Art is sometimes seen as only encompassing a few, fairly delimited (and uppity) things. Paintings, opera, maybe poetry. I dunno. But to me, this movie and this game are art. They are incredible expressions of human endeavour, pushing right out there on the boundaries of feeling and technology, to make something that is meaningful and valuable to others. It reminds me that art matters; it always matters. And I am so grateful for it, in good times and in bad.

Fresh ink

I made it through a good four decades of my life as a total cleanskin. I had always been interested in tattoos, but never got one for fear of how it would look when I was 80 and in a nursing home. Then time began to wear its tracks on my body and I thought, you know what? I’m going to change forever anyway.

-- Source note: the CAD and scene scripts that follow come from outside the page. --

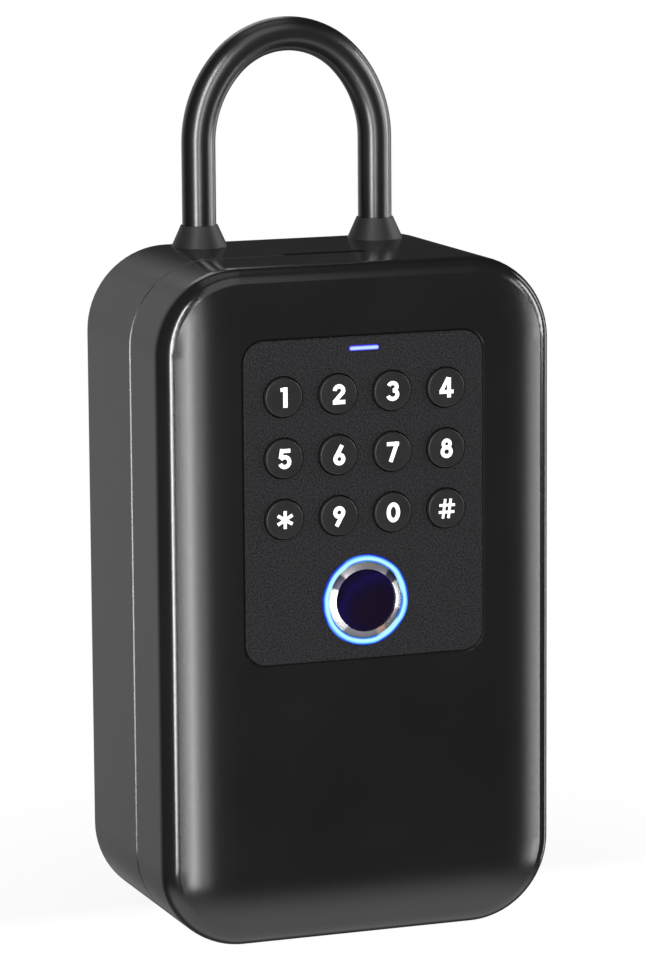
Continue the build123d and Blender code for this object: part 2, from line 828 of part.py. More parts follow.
def card_antenna():
    middle = sum(mat_span_z()) / 2
    y0 = keypad_board_back_y
    y1 = y0 + antenna_thickness
    outer = slab(2 * antenna_half_width, 2 * antenna_half_height, antenna_corner, y0, y1, z=middle)
    inner_width = 2 * (antenna_half_width - antenna_band)
    inner_height = 2 * (antenna_half_height - antenna_band)
    return outer - slab(inner_width, inner_height, antenna_inner_corner, y0 - 1, y1 + 1, z=middle)


def board_header():
    z0 = header_z - header_height / 2
    return block(-header_half_width, header_half_width, keypad_board_back_y, control_board_front_y,
                 z0, z0 + header_height)


def board_part(x, z, half_side, height):
    y0 = control_board_back_y
    return block(x - half_side, x + half_side, y0, y0 + height, z - half_side, z + half_side)


def control_board():
    half = control_board_half_width
    y0 = control_board_front_y
    y1 = control_board_back_y
    solid = block(-half, half, y0, y1, control_board_bottom_z, control_board_top_z)
    for x, z in control_post_places():
        solid -= rod_y(x, z, board_screw[2] + screw_hole_play, y0 - 1, y1 + 1)
    solid += board_part(reset_x, reset_z, switch_half_width, switch_height)
    for x, z, half_side in chips:
        solid += board_part(x, z, half_side, chip_height)
    return solid


def buzzer():
    back_face_y = control_board_back_y + buzzer_height
    solid = rod_y(buzzer_x, buzzer_z, buzzer_radius, control_board_back_y, back_face_y)
    port_end_y = back_face_y - buzzer_height / 2
    return solid - rod_y(buzzer_x, buzzer_z, buzzer_port_radius, port_end_y, back_face_y + 1)


def keypad_screws():
    return screws_facing_back(small_screw, keypad_post_places(), keypad_board_back_y)


def board_screws():
    return screws_facing_back(board_screw, control_post_places(), control_board_back_y)


# Inner cover and batteries
def battery_cover_span_z():
    return bay_bottom_z - battery_cover_overlap, bay_top_z + battery_cover_overlap


def battery_cover():
    low, high = battery_cover_span_z()
    inner_y = cover_back_y - battery_cover_thickness
    solid = slab(2 * battery_cover_half_width, high - low, battery_cover_corner, inner_y, cover_back_y,
                 z=(low + high) / 2)
    for index in range(grip_count):
        z0 = high - (index + 2) * grip_pitch
        solid += block(-grip_half_width, grip_half_width, cover_back_y - 0.2, cover_back_y + grip_proud,
                       z0, z0 + grip_height)
    return solid


def inner_cover():
    solid = body_slab(wall + cover_fit, cover_front_y, cover_back_y)
    bottom = hinge_z + door_relief_radius + cover_bottom_margin
    solid -= block(-body_width, body_width, cover_front_y - 1, cover_back_y + 1, -1, bottom)
    solid -= block(-cover_notch_half_width, cover_notch_half_width, cover_front_y - 1, cover_back_y + 1,
                   strike_tongue_z - cover_notch_drop, body_height)
    bay_outer = bay_half_width + bay_wall
    solid += block(-bay_outer, bay_outer, bay_front_y - bay_wall, cover_front_y,
                   bay_bottom_z - bay_wall, bay_top_z + bay_wall)
    solid -= block(-bay_half_width, bay_half_width, bay_front_y, cover_back_y + 1, bay_bottom_z, bay_top_z)
    low, high = battery_cover_span_z()
    low -= battery_cover_fit
    high += battery_cover_travel + battery_cover_fit
    solid -= slab(2 * (battery_cover_half_width + battery_cover_fit), high - low, battery_cover_corner,
                  cover_back_y - battery_cover_thickness - battery_cover_fit / 2, cover_back_y + 1,
                  z=(low + high) / 2)
    solid -= rod_y(reset_x, reset_z, reset_radius + reset_fit, cover_front_y - 1, cover_back_y + 1)
    for x, z in cover_boss_places():
        solid -= rod_y(x, z, cover_screw[2] + screw_hole_play, cover_front_y - 1, cover_back_y + 1)
        solid -= rod_y(x, z, cover_screw[0] + counterbore_fit, cover_screw_seat_y(), cover_back_y + 1)
    return solid


def cover_screw_seat_y():
    return cover_back_y - cover_screw[1] - screw_hole_clearance


def inner_cover_screws():
    return screws_facing_back(cover_screw, cover_boss_places(), cover_screw_seat_y())


def battery(index):
    """One cell; every second one stands on its head."""
    body = rod_z(0, 0, cell_radius, 0, cell_length)
    body = fillet(body.edges().filter_by(GeomType.CIRCLE), cell_edge_radius)
    cell = body + rod_z(0, 0, cell_nub_radius, cell_length, cell_length + cell_nub_height)
    place = Pos(cell_centres()[index], cell_y, cell_bottom_z)
    if index % 2:
        return place * Pos(0, 0, cell_length + cell_nub_height) * Rot(180, 0, 0) * cell
    return place * cell


def battery_contacts():
    contacts = []
    half = contact_half_width
    for x in cell_centres():
        for wall_z, direction in ((bay_bottom_z, 1), (bay_top_z, -1)):
            face_z = wall_z + direction * contact_thickness
            low, high = sorted((wall_z, face_z))
            plate = block(x - half, x + half, cell_y - half, cell_y + half, low, high)
            tip = Cone(contact_base_radius, contact_tip_radius, contact_dimple)
            turn = Rot(0, 0, 0) if direction > 0 else Rot(180, 0, 0)
            contacts.append(plate + Pos(x, cell_y, face_z + direction * contact_dimple / 2) * turn * tip)
    return Compound(contacts)


def reset_button():
    flange_back_y = cover_front_y - reset_fit
    flange_front_y = flange_back_y - reset_flange_thickness
    stem_end_y = control_board_back_y + switch_height + reset_travel + switch_gap
    solid = rod_y(reset_x, reset_z, reset_radius, flange_front_y, cover_back_y + reset_proud)
    solid += rod_y(reset_x, reset_z, reset_flange_radius, flange_front_y, flange_back_y)
    return solid + rod_y(reset_x, reset_z, reset_stem_radius, stem_end_y, flange_back_y)


# Latch
def tooth_outline(root, tip):
    """A tooth with straight flanks; root and tip are distances from the pitch line."""
    points = [(-root, -tooth_root_half_width), (0, -tooth_half_width), (tip, -tooth_tip_half_width),
              (tip, tooth_tip_half_width), (0, tooth_half_width), (-root, tooth_root_half_width)]
    return make_face(Polyline(*points, close=True))


def latch_bolt():
    solid = block(-bolt_half_width, bolt_half_width, bolt_front_y, bolt_back_y, bolt_bottom_z, bolt_top_z)
    pitch = pi * tooth_module
    tooth = extrude(tooth_outline(tooth_root_depth + rack_root_play, tooth_addendum), amount=bolt_thickness)
    for index in range(rack_tooth_count):
        place = Pos(rack_pitch_x, bolt_back_y, rack_first_z + index * pitch) * Rot(90, 0, 0)
        solid += place * tooth
    return solid


def lock_pinion():
    thickness = bolt_thickness - bolt_fit
    root_radius = pitch_radius - tooth_root_depth
    root = tooth_root_depth + rack_root_play * 3
    tooth = extrude(tooth_outline(root, tooth_addendum), amount=thickness)
    teeth = Cylinder(root_radius, thickness, align=(Align.CENTER, Align.CENTER, Align.MIN))
    for index in range(tooth_count):
        turn = 360 / tooth_count * (index + pinion_phase())
        teeth += Rot(0, 0, turn) * Pos(pitch_radius, 0, 0) * tooth
    gear_back_y = bolt_back_y - bolt_fit / 2
    solid = Pos(pinion_x, gear_back_y, pinion_z) * Rot(90, 0, 0) * teeth
    return solid + rod_y(pinion_x, pinion_z, shaft_radius, housing_front_y - shaft_seat, gear_back_y)


def pinion_phase():
    """Turns the pinion so that its teeth stand in the gaps of the rack, as a share of one tooth."""
    pitch = pi * tooth_module
    return (pinion_z - rack_first_z) / pitch % 1 - 0.5


def latch_housing():
    half = housing_half_width
    rail_back_y = cover_front_y - bolt_cover_gap / 2
    inner = bolt_half_width + bolt_fit
    outer = inner + rail_width
    solid = block(-half, half, housing_front_y, housing_back_y, housing_bottom_z, housing_top_z)
    solid += block(-outer, -inner, housing_back_y, rail_back_y, housing_bottom_z, housing_top_z)
    solid += block(inner, outer, housing_back_y, rail_back_y, rail_start_z, housing_top_z)
    shelf_top_z = housing_bottom_z + housing_shelf
    solid += block(-outer, outer, housing_back_y, rail_back_y, housing_bottom_z, shelf_top_z)
    solid -= rod_y(pinion_x, pinion_z, shaft_radius + 1, housing_front_y - 1, housing_back_y + 1)
    for x, z in housing_post_places():
        solid -= rod_y(x, z, latch_screw[2] + screw_hole_play, housing_front_y - 1, housing_back_y + 1)
    return solid


def latch_screws():
    return screws_facing_back(latch_screw, housing_post_places(), housing_back_y)


def lock_motor():
    left = pinion_x - gearbox_half_width
    right = pinion_x + gearbox_half_width
    gearbox_front_y = housing_front_y - gearbox_depth
    solid = block(left, right, gearbox_front_y, housing_front_y,
                  pinion_z - gearbox_half_height, pinion_z + gearbox_half_height)
    middle_y = housing_front_y - gearbox_depth / 2
    solid += rod_x(middle_y, pinion_z, motor_radius, left - motor_length, left)
    seat = rod_y(pinion_x, pinion_z, shaft_radius + shaft_fit,
                 housing_front_y - shaft_seat - shaft_fit, housing_front_y + 1)
    return solid - seat


# Power socket
def usb_socket():
    flat = RectangleRounded(socket_width, socket_height, socket_height / 2 - 0.01)
    hollow = RectangleRounded(socket_width - 2 * socket_shell, socket_height - 2 * socket_shell,
                              socket_height / 2 - socket_shell - 0.01)
    solid = extrude(flat, amount=socket_length) - Pos(0, 0, -1) * extrude(hollow, amount=socket_length)
    tongue = Box(socket_tongue_width, socket_tongue_height, socket_length - 1,
                 align=(Align.CENTER, Align.CENTER, Align.MIN))
    solid += Pos(0, 0, 1) * tongue
    flange = Box(2 * socket_flange_half_width, 2 * socket_flange_half_depth, socket_flange_thickness,
                 align=(Align.CENTER, Align.CENTER, Align.MIN))
    solid += Pos(0, 0, wall - socket_recess) * flange - Pos(0, 0, -1) * extrude(flat, amount=socket_length)
    return Pos(0, socket_y, socket_recess) * solid


pieces = {
    "case_shell": case_shell(),
    "hinge_pin": hinge_pin(),
    "door_seal": door_seal(),
    "shackle_boot_left": shackle_boot(-1),
    "shackle_boot_right": shackle_boot(1),
    "shackle_block": shackle_block(),
    "block_screws": block_screws(),
    "lock_plate": lock_plate(),
    "shackle": shackle(),
    "strike_plate": strike_plate(),
    "strike_screws": strike_screws(),
    "key_hook": key_hook(),
    "hook_screws": hook_screws(),
    "door_shell": door_shell(),
    "keypad_panel": keypad_panel(),
    "status_light": status_light(),
    "light_ring": light_ring(),
    "sensor_bezel": sensor_bezel(),
    "sensor_window": sensor_window(),
    "sensor_body": sensor_body(),
    "keypad_mat": keypad_mat(),
    "keypad_board": keypad_board(),
    "keypad_screws": keypad_screws(),
    "card_antenna": card_antenna(),
    "board_header": board_header(),
    "control_board": control_board(),
    "board_screws": board_screws(),
    "buzzer": buzzer(),
    "inner_cover": inner_cover(),
    "inner_cover_screws": inner_cover_screws(),
    "battery_cover": battery_cover(),
    "battery_contacts": battery_contacts(),
    "reset_button": reset_button(),
    "latch_bolt": latch_bolt(),
    "lock_pinion": lock_pinion(),
    "latch_housing": latch_housing(),
    "latch_screws": latch_screws(),
    "lock_motor": lock_motor(),
    "usb_socket": usb_socket(),
}
for name, place in key_places().items():
    pieces["key_" + name] = key(*place)
for number in range(cell_count):
    pieces["battery_" + str(number + 1)] = battery(number)

os.makedirs("parts", exist_ok=True)
for name, shape in pieces.items():
    export_step(shape, "parts/" + name + ".step")
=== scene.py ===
"""The looks of the smart key box: its finishes, glowing key legends, camera and studio light.

All shapes are in metres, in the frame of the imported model. X runs to the right, Y to the back and Z up.
"""

import json
from math import cos, pi, radians, sin, tan

import bpy
from mathutils import Matrix, Vector


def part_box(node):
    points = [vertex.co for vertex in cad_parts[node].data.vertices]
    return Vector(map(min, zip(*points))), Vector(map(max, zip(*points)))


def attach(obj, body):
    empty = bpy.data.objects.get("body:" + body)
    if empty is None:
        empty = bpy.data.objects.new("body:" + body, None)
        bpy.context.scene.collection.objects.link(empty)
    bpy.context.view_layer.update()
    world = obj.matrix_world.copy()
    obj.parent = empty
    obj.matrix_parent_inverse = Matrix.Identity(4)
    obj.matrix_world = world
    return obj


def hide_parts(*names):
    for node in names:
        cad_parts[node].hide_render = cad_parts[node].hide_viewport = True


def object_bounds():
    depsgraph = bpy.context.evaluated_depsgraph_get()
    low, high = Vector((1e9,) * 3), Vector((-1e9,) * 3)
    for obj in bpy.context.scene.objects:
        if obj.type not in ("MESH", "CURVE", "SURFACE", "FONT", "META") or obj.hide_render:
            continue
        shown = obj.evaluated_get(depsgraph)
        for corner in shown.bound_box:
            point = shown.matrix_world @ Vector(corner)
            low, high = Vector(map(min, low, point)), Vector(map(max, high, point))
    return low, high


MM = 0.001

# The camera, as fitted to the photograph.
camera_azimuth = radians(20.359)
camera_elevation = radians(9.585)
camera_roll = radians(-0.404)
camera_distance = 1.061
camera_target = Vector((-0.01064, -0.02945, 0.10734))
camera_lens = 173.55
sensor_width = 36
clip_near = 0.05
clip_far = 20

# The keys and their legends.
key_radius = 4.5 * MM
key_flange_radius = 5.6 * MM
key_flange_thickness = 0.8 * MM
key_edge_radius = 0.42 * MM
key_face_depth = 0.012 * MM
legend_depth = 0.004 * MM
legend_half_height = 2.3
legend_stroke = 0.96

# How finely curves are drawn, and the radius of the tiny bore that a turned piece keeps on its axis.
arc_steps = 28
turn_steps = 96
sharp_angle = radians(35)
axis_radius = 0.001 * MM

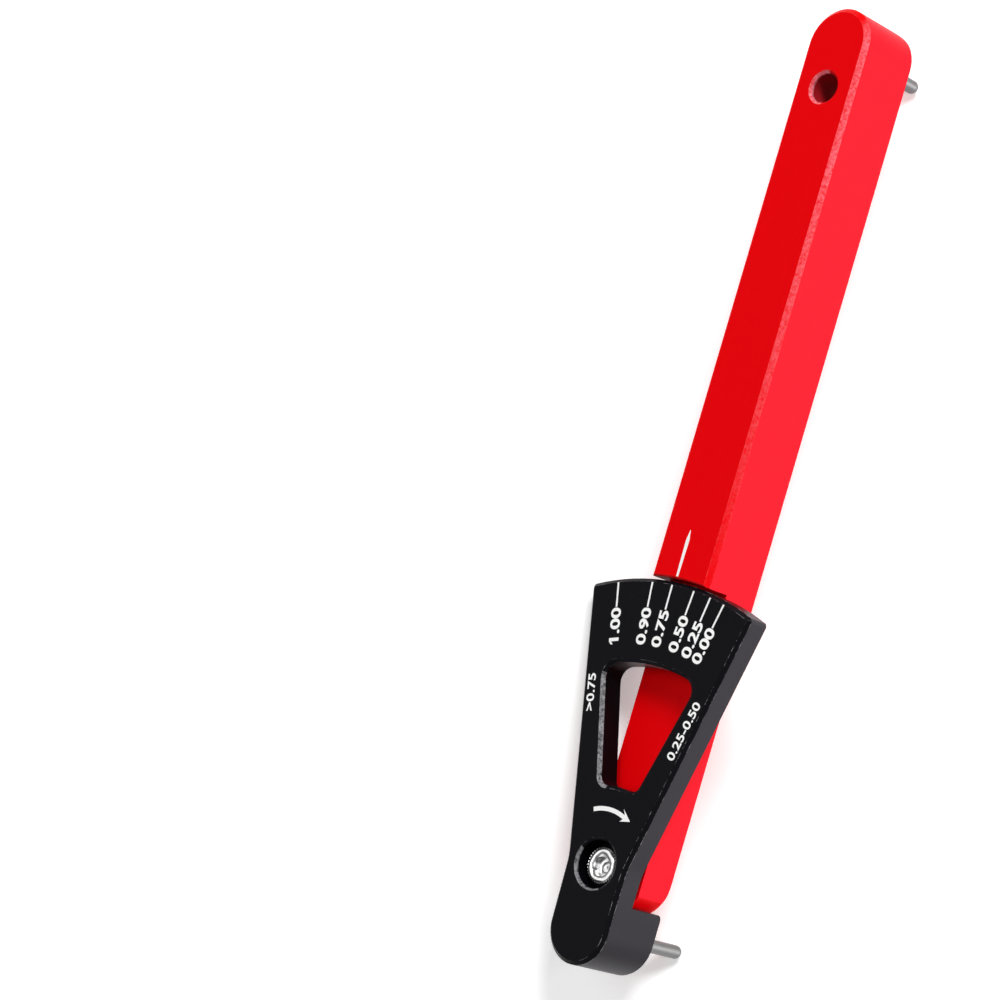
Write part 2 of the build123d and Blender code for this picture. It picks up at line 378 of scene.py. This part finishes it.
def axes_of(tree, space):
    """The three coordinates of a texture space: across, up the bar, out of the face."""
    apart = place(tree, "ShaderNodeSeparateXYZ")
    tree.links.new(space, apart.inputs[0])
    return apart.outputs


def distance(tree, first, second):
    """How far a place is from an axis, from its two coordinates."""
    squares = maths(tree, "MULTIPLY", second, second)
    return maths(tree, "SQRT", maths(tree, "MULTIPLY_ADD", first, first, squares))


def finish_of_bar(settings, grain, edges):
    """Red anodised aluminium: satin grain and rubbed edges, with painted light: paler lit walls, a glinting right
    bevel, shade in the bore and a glint on the hole's rim.
    """
    material, tree, shader, space = new_material("Red anodised")
    skin = use_group(tree, grain, space, Grain_per_metre=9000, Rough_low=0.3, Rough_high=0.46)
    wear_and_glints = use_group(tree, edges, space, Chamfer=0.65 * MM, Line=0.07 * MM, Breaks=0.45)
    across, up, out = axes_of(tree, space)
    pale = tuple(0.85 * part + 0.06 for part in settings.bar)
    # Painted light: the bar's outer walls are tinted paler pink, as sides that catch the light.
    side = over(tree, maths(tree, "ABSOLUTE", across), BAR_SIDE)
    past_recess = over(tree, distance(tree, across, up), RECESS_REACH)
    side = both(tree, maths(tree, "MAXIMUM", side, past_recess), wear_and_glints.outputs["Wall"])
    colour = tint(tree, tuple(settings.bar), side, LIT_WALL_RED)
    colour = tint(tree, colour, wear_and_glints.outputs["Mask"], pale)

    # Painted highlight: glinting specks on the right bevel only, fading out up the bar.
    right = ramp(tree, across, BEVEL_INNER, BEVEL_OUTER, high=0.9)
    fade = ramp(tree, up, BEVEL_BRIGHT, BEVEL_PLAIN, low=0.04)
    colour = tint(tree, colour, both(tree, wear_and_glints.outputs["Sparks"], right, fade), BEVEL_GLINT_RED)

    # Painted shade: the bore of the hanging hole is darkened.
    middle = maths(tree, "SUBTRACT", up, HANGING_HOLE)
    away = distance(tree, across, middle)
    bore = both(tree, under(tree, away, BORE_REACH), under(tree, out, -0.3 * MM))
    colour = tint(tree, colour, bore, BORE_SHADE_RED)
    # Painted highlight: glinting specks on one side of the hole's rim.
    mouth = both(tree, under(tree, away, HOLE_RIM_REACH), under(tree, across, 0.2 * MM))
    colour = tint(tree, colour, both(tree, mouth, wear_and_glints.outputs["Sparks"]), HOLE_RIM_GLINT_RED)
    tree.links.new(colour, shader.inputs["Base Color"])
    tree.links.new(skin.outputs["Roughness"], shader.inputs["Roughness"])
    bump_from(tree, shader, skin.outputs["Height"], 0.006 * MM, 0.6)
    shader.inputs["Specular IOR Level"].default_value = 0.03
    return material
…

So last year I had a small tattoo inked on my left forearm.

You may notice I've also stopped biting my nails

What I really liked about my first ‘too is that it said something to me that was deeply personal and meaningful. Another idea that has become meaningful for me recently is the idea of harvesting. It’s true that I’ve spent a lot of my time as an adult ploughing, sowing, watering, fertilising, but haven’t really reaped much of a harvest. What I needed, I told myself, was to write the word HARVEST on the back of my hand to remind myself, the way you might write BUY TOOTHPASTE somewhere prominent when you’ve already forgotten it a hundred times.

And so here’s my new tattoo, which is the Viking rune for “harvest” (jera). It has all these lovely pagan resonances of seasons and time and agriculture, and the design is supposed to represent two scythes. I originally put it there as a reminder to harvest but, Viking magic being what it is (and remember, I don’t believe in magic except on days that I do), it’s actually a spell of sorts: to bring me my harvest. Let’s just say I’m being very careful what I sow of late.

I don’t know about tattoos. Lots of my friends have them, lots don’t. I don’t think tattoos mean you’re dangerous or cheap, nor sexy or cool. They just are what they are: a permanent mark on your body that says something to you or about you. I’m not ruling out a third. And if I do, dear reader, I’ll give you the whole story once again. Just as I’ll give the whole story to my grandchildren, when they’re sitting on my lap in the nursing home.

School’s out

I teach a lot. I mostly teach writing, though I do give a mean Beowulf lecture. I teach at University of Queensland in their postgraduate writing program, I designed the content for the Queensland Writers Centre’s Year of the Novel online program, I have mentored emerging writers, and I teach at the Queensland Writers Centre on a range of different programs: usually taking up about a dozen weekend days a year. I have been immensely privileged to see the slow waking of passion in writers, as they realise they can finally fulfill their dream of writing a story. I feel so appreciated by my many students, and now by my Faculty at UQ who have just awarded me a Teaching Excellence Award (this follows on from the Research Excellence Award I won in September, so colour me delighted).

My last Year of the Novel class for 2011

But it’s time for me to take a little breather. Having two kids and one job is hard enough. Add into the mix that I am also two authors, and I teach in the community, and it totals about four jobs all together so unless I can figure out a way to survive without sleep, the madness has to end. I’m taking a year off from the Year of the Writer program at QWC and have been successful in my application for sabbatical from UQ for first semester next year. This means I get to take a semester off from teaching to work on a research project, and it also means I’m going to be spending a lot of time wandering around northern England and Scotland looking at the ways Vikings have been memorialised in local culture and tourism.

As much as I love teaching, I can’t tell you how pleased I am to have a break from it. I have a pretty efficient engine, that can run on very little fuel. But after the year I’ve had, I have a deep, deep need to fill myself to the brim with the equivalent of that fancy 98-octane middle-class petrol. (You see how much I need a break? My metaphors are starting to suck). Then I reckon, I can produce something wonderful.

Thanks to all my past students, who have challenged me to articulate what makes good writing and thereby made me a better writer.